Given data =>

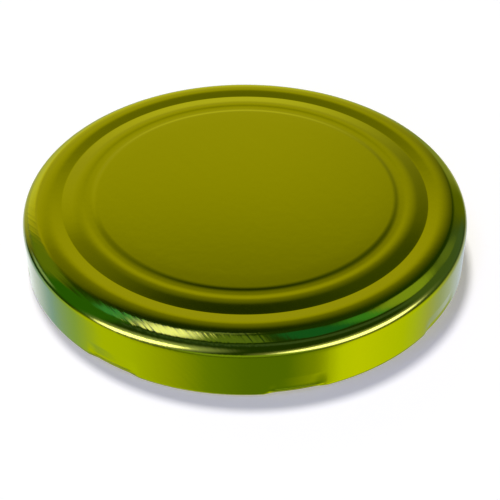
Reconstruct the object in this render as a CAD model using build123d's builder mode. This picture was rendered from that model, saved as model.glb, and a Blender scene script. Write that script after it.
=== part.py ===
from build123d import *
from math import cos, degrees, radians, sin, tan
import os

os.makedirs("parts", exist_ok=True)

# Lug lid for a glass jar, lying top up, in millimetres.
# The origin is on the lid's axis, in the plane that the rolled edge rests on. +Z is up, out of the top.

# Overall sizes and the sheet
outer_radius = 36.25
height = 10.7
plate = 0.20

# Outer ring and shoulder, from the crest outwards: a wide arc, a bend into a straight chamfer, a tighter bend
# into a short steep face, and a corner into the skirt. The slopes are in degrees below level.
ring_arc = 7.0
ring_turn = 10.0
chamfer_bend = 1.80
chamfer_slope = 30.0
chamfer_length = 1.05
shoulder_bend = 0.60
shoulder_slope = 44.0
shoulder_length = 0.60
corner_arc = 2.45

# Steps of the top, from the crest inwards: the ring's inner slope down to a sharp fold, a slope up to a low
# bead, a flat-floored groove and the flat panel. Each width runs to the next step, and each drop is measured
# down from the crest.
ring_inner_arc = 6.0
ring_inner_slope = 10.5
ring_inner_width = 2.60
valley_fold = 0.25
bead_arc = 8.5
bead_slope = 8.5
bead_slope_width = 2.80
bead_width = 1.35
groove_drop = 0.115
groove_floor = 0.45
groove_width = 1.20
panel_drop = 0.01

# Rolled edge: the sheet turns inwards and up, and its end stops short of the skirt
curl_radius = 0.80
curl_turn = 300.0

# Lugs: the curl pressed flat and pushed inwards, with a flank at each end where it swells to round again.
# Their angles are measured from +X.
lug_count = 8
lug_start = -78.25
lug_width = 6.3
lug_flank = 1.25
lug_reach = 2.65
lug_lift = 0.35
lug_thickness = 0.90
lug_press = 0.15
lug_rounding = 0.4

# Sealing compound in the channel under the outer ring
seal_inner_margin = 0.75
seal_outer_margin = 1.35
seal_depth = 1.10
seal_round = 0.20


def arc_run(radius, start, end):
    """How far outwards an arc reaches while its slope goes from start to end, in degrees."""
    return radius * (sin(radians(end)) - sin(radians(start)))


def slope_fall(radius, slope, width):
    """How far a slope falls over its width: an arc off the level, then straight on at the slope."""
    turn = radians(slope)
    return radius * (1 - cos(turn)) + (width - radius * sin(turn)) * tan(turn)


# Worked out from the sizes above
crest_radius = (
    outer_radius
    - arc_run(ring_arc, 0, ring_turn)
    - arc_run(chamfer_bend, ring_turn, chamfer_slope)
    - chamfer_length * cos(radians(chamfer_slope))
    - arc_run(shoulder_bend, chamfer_slope, shoulder_slope)
    - shoulder_length * cos(radians(shoulder_slope))
    - arc_run(corner_arc, shoulder_slope, 90)
)
valley_drop = slope_fall(ring_inner_arc, ring_inner_slope, ring_inner_width)
bead_drop = valley_drop - slope_fall(bead_arc, bead_slope, bead_slope_width)
valley_radius = crest_radius - ring_inner_width
bead_radius = valley_radius - bead_slope_width
groove_outer = bead_radius - bead_width
groove_inner = groove_outer - groove_floor
panel_radius = groove_inner - groove_width
inner_radius = outer_radius - plate
curl_width = 2 * curl_radius
lug_angle = degrees(lug_width / outer_radius)
flank_angle = degrees(lug_flank / outer_radius)
seal_inner = valley_radius + seal_inner_margin
seal_outer = inner_radius - seal_outer_margin
seal_face = height - plate - seal_depth


def level_point(radius, drop):
    return (radius, height - drop)


def swing(start, end):
    """Two equal arcs, level at both ends and tangent to each other half way."""
    middle = ((start[0] + end[0]) / 2, (start[1] + end[1]) / 2)
    first = TangentArc(start, middle, tangent=(1, 0))
    TangentArc(middle, end, tangent=first % 1)


def onwards(line, length):
    """A straight run that leaves the end of line along its own heading."""
    return Line(line @ 1, line @ 1 + length * (line % 1))


def draw_top(skirt_end):
    """The sheet's outer face, from the axis over the ring and down the skirt to skirt_end."""
    panel_edge = level_point(panel_radius, panel_drop)
    bead = level_point(bead_radius, bead_drop)
    valley = level_point(valley_radius, valley_drop)
    crest = level_point(crest_radius, 0)
    Line(level_point(0, panel_drop), panel_edge)
    swing(panel_edge, level_point(groove_inner, groove_drop))
    Line(level_point(groove_inner, groove_drop), level_point(groove_outer, groove_drop))
    swing(level_point(groove_outer, groove_drop), bead)
    bead_side = JernArc(bead, (1, 0), bead_arc, -bead_slope)
    Line(bead_side @ 1, valley)
    ring_side = JernArc(crest, (-1, 0), ring_inner_arc, ring_inner_slope)
    Line(valley, ring_side @ 1)
    ring = JernArc(crest, (1, 0), ring_arc, -ring_turn)
    into_chamfer = JernArc(ring @ 1, ring % 1, chamfer_bend, ring_turn - chamfer_slope)
    chamfer_face = onwards(into_chamfer, chamfer_length)
    into_shoulder = JernArc(
        chamfer_face @ 1, chamfer_face % 1, shoulder_bend, chamfer_slope - shoulder_slope
    )
    shoulder = onwards(into_shoulder, shoulder_length)
    corner = JernArc(shoulder @ 1, shoulder % 1, corner_arc, shoulder_slope - 90)
    skirt = Line(corner @ 1, (outer_radius, skirt_end))
    return valley, skirt


def inner_side(edge):
    """The same stretch of the sheet's inner face: the edge moved square to itself by the sheet's thickness."""
    start, middle, end = [
        edge @ place + plate * (edge % place).cross(Vector(0, 0, 1)) for place in (0, 0.5, 1)
    ]
    return Line(start, end) if edge.geom_type == GeomType.LINE else ThreePointArc(start, middle, end)


def radial_plane(angle):
    """The upright plane through the axis, turned from +X by angle: x is the radius and y the height."""
    turn = radians(angle)
    return Plane((0, 0, 0), x_dir=(cos(turn), sin(turn), 0), z_dir=(sin(turn), -cos(turn), 0))


def pressed_section():
    """The lug's section: the curl squeezed to a flat hem that points inwards."""
    centre = outer_radius - lug_press - lug_reach / 2
    with Locations((centre, lug_lift + lug_thickness / 2)):
        RectangleRounded(lug_reach, lug_thickness, lug_thickness * lug_rounding)


def curl_section():
    """The curl beside a lug, filled in as far as the middle of its sheet."""
    filled = curl_width - plate
    with Locations((outer_radius - curl_radius, curl_radius)):
        RectangleRounded(filled, filled, filled * lug_rounding)


# One lug, made about +X, with its two flanks
with BuildPart() as lug:
    with BuildSketch(radial_plane(-lug_angle / 2)):
        pressed_section()
    revolve(axis=Axis.Z, revolution_arc=lug_angle)
    for side in (-1, 1):
        with BuildSketch(radial_plane(side * lug_angle / 2)):
            pressed_section()
        with BuildSketch(radial_plane(side * (lug_angle / 2 + flank_angle))):
            curl_section()
        loft(ruled=True)

# The stretch of curl that a lug takes the place of. The skirt's wall stays above it.
with BuildPart() as lug_gap:
    with BuildSketch(radial_plane(-lug_angle / 2 - flank_angle)):
        with Locations((inner_radius, curl_radius)):
            Rectangle(2 * curl_width, 2 * curl_width, align=(Align.MAX, Align.CENTER))
        with Locations((inner_radius, curl_radius)):
            Rectangle(2 * curl_width, 2 * curl_width, align=(Align.MIN, Align.MAX))
    revolve(axis=Axis.Z, revolution_arc=lug_angle + 2 * flank_angle)

# The lid: the sheet's section turned about the axis, its curl opened at each lug and the lugs let in
with BuildPart() as shell:
    with BuildSketch(Plane.XZ) as sheet_section:
        with BuildLine() as outer_face:
            valley_point, skirt = draw_top(curl_radius)
            curl = JernArc(skirt @ 1, skirt % 1, curl_radius, -curl_turn)
            fold = outer_face.vertices().sort_by_distance(valley_point)[0]
            fillet(fold, valley_fold)
            inner_face = [inner_side(edge) for edge in outer_face.edges()]
            Line(inner_face[0] @ 0, level_point(0, panel_drop))
            Line(inner_face[-1] @ 1, curl @ 1)
        make_face()
    revolve(axis=Axis.Z)
    with PolarLocations(0, lug_count, lug_start):
        add(lug_gap.part, mode=Mode.SUBTRACT)
    with PolarLocations(0, lug_count, lug_start):
        add(lug.part)

shell.part.label = "lid_shell"
export_step(shell.part, "parts/lid_shell.step")

# The sealing ring: it fills the channel up to the sheet, and its free face is flat
with BuildPart() as seal:
    with BuildSketch(Plane.XZ) as seal_section:
        with BuildLine():
            skirt = draw_top(curl_radius)[1]
            Polyline(skirt @ 1, (0, curl_radius), level_point(0, panel_drop))
        make_face()
        add(sheet_section.sketch_local, mode=Mode.SUBTRACT)
        with Locations(((seal_inner + seal_outer) / 2, (seal_face + height) / 2)):
            Rectangle(seal_outer - seal_inner, height - seal_face, mode=Mode.INTERSECT)
        fillet(seal_section.vertices().group_by(Axis.Y)[0], seal_round)
    revolve(axis=Axis.Z)

seal.part.label = "sealing_ring"
export_step(seal.part, "parts/sealing_ring.step")
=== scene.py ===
# Lug lid for a glass jar, lying top up: lacquered tinplate with a ring of sealing compound under its rim.
from math import atan2, cos, degrees, pi, radians, sin, tan

import bpy
import numpy as np
from mathutils import Matrix, Vector


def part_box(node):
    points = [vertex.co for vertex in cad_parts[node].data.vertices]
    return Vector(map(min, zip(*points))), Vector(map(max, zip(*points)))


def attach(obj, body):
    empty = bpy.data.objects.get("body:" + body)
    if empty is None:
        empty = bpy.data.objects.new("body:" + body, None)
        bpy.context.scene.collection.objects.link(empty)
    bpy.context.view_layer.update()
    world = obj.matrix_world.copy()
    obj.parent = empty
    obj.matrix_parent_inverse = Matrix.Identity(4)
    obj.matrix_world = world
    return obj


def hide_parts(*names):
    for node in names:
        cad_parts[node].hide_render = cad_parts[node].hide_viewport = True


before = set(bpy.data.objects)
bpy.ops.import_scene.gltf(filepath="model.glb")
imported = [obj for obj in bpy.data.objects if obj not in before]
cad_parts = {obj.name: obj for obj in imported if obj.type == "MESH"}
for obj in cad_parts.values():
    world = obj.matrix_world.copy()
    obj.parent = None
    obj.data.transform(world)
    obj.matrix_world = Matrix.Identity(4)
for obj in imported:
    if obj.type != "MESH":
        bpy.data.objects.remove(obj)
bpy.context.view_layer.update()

mm = 0.001
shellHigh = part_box("lid_shell")[1]
sealLow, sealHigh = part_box("sealing_ring")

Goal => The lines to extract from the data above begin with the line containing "# The sealing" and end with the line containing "imported = [obj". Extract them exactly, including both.

Task result =>
# The sealing ring: it fills the channel up to the sheet, and its free face is flat
with BuildPart() as seal:
    with BuildSketch(Plane.XZ) as seal_section:
        with BuildLine():
            skirt = draw_top(curl_radius)[1]
            Polyline(skirt @ 1, (0, curl_radius), level_point(0, panel_drop))
        make_face()
        add(sheet_section.sketch_local, mode=Mode.SUBTRACT)
        with Locations(((seal_inner + seal_outer) / 2, (seal_face + height) / 2)):
            Rectangle(seal_outer - seal_inner, height - seal_face, mode=Mode.INTERSECT)
        fillet(seal_section.vertices().group_by(Axis.Y)[0], seal_round)
    revolve(axis=Axis.Z)

seal.part.label = "sealing_ring"
export_step(seal.part, "parts/sealing_ring.step")
=== scene.py ===
# Lug lid for a glass jar, lying top up: lacquered tinplate with a ring of sealing compound under its rim.
from math import atan2, cos, degrees, pi, radians, sin, tan

import bpy
import numpy as np
from mathutils import Matrix, Vector


def part_box(node):
    points = [vertex.co for vertex in cad_parts[node].data.vertices]
    return Vector(map(min, zip(*points))), Vector(map(max, zip(*points)))


def attach(obj, body):
    empty = bpy.data.objects.get("body:" + body)
    if empty is None:
        empty = bpy.data.objects.new("body:" + body, None)
        bpy.context.scene.collection.objects.link(empty)
    bpy.context.view_layer.update()
    world = obj.matrix_world.copy()
    obj.parent = empty
    obj.matrix_parent_inverse = Matrix.Identity(4)
    obj.matrix_world = world
    return obj


def hide_parts(*names):
    for node in names:
        cad_parts[node].hide_render = cad_parts[node].hide_viewport = True


before = set(bpy.data.objects)
bpy.ops.import_scene.gltf(filepath="model.glb")
imported = [obj for obj in bpy.data.objects if obj not in before]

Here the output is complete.